In Lent, most of us take up some spiritual disciplines – usually along the lines of prayer, fasting, and almsgiving, or prayer, restraint, service.  We might give up meat and chocolate and eat less. We might even give up television and pick up a book.  We might do something more substantial – spend more time in prayer, being silent, aware, present with God.  We might give more to the church and to those in need.  We might do service for the poor and the lonely.  We might confess our sins and seek amendment of life.  We might do any number of things to close the gap between our ideal and our reality.  But whatever we’re doing this Lent, it’s essential that our Lenten disciplines are not something we should do, they’re not about staying on the right side of God, they’re not about duty and obligation, they’re not punishment for our failures.

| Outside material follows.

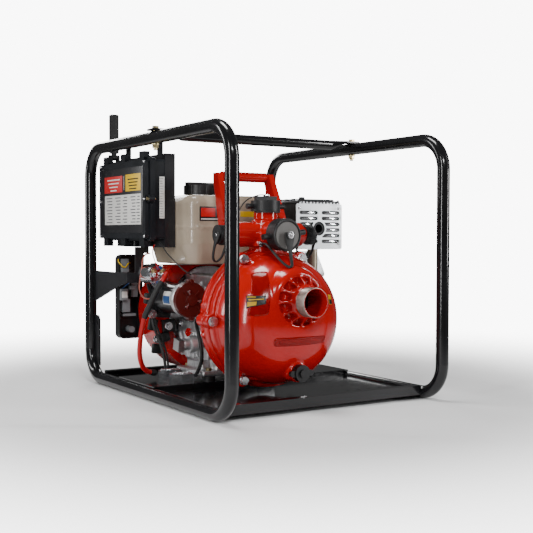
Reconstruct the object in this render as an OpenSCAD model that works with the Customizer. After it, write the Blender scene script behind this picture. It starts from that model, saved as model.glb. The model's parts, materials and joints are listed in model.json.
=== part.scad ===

The motivation for Lent, and really all of life, is gratitude:  God loves me, and I express my gratitude for his love for me in the way I live.  God has given me his Son, Jesus; he’s given me a new life, someone to live for, and to live toward, a purpose.  God wants me.  He makes my life significant.  I don’t deserve this, but this is what he’s done for me.  Lent is a way we express our thanks for grace.  So, properly observed, Lent is an expression of our gratitude, that Jesus loves us, that we’re part of him.  Gratitude is why it is a joyful season.

+ In the Name of the Father, and of the Son, and of the Holy Spirit. Amen


                1 Ian McEwan, ‘On John Updike,’ The New York Review of Books, March 12, 2009, p. 4.

                2 “People want to forget their troubles.” Martin Kaplan explaining why movies are so popular right now. Michael Cieply and Brooks Barnes, ‘Despite Downturn, Americans Flock to Movie Theaters,’ The New York Times, March 1, 2009, p. A01.

                3 Screenplay of Good Night, and Good Luck, re-presenting Edward R. Murrow’s speech to the Radio and Television News Directors Association on October 15, 1958.

                4 N. T. Wright, Following Jesus, Eerdmans (1994), p. 85.

                5 Quoted by Paul Elie, ‘The Velvet Reformation,’ The Atlantic Monthly, March 2009.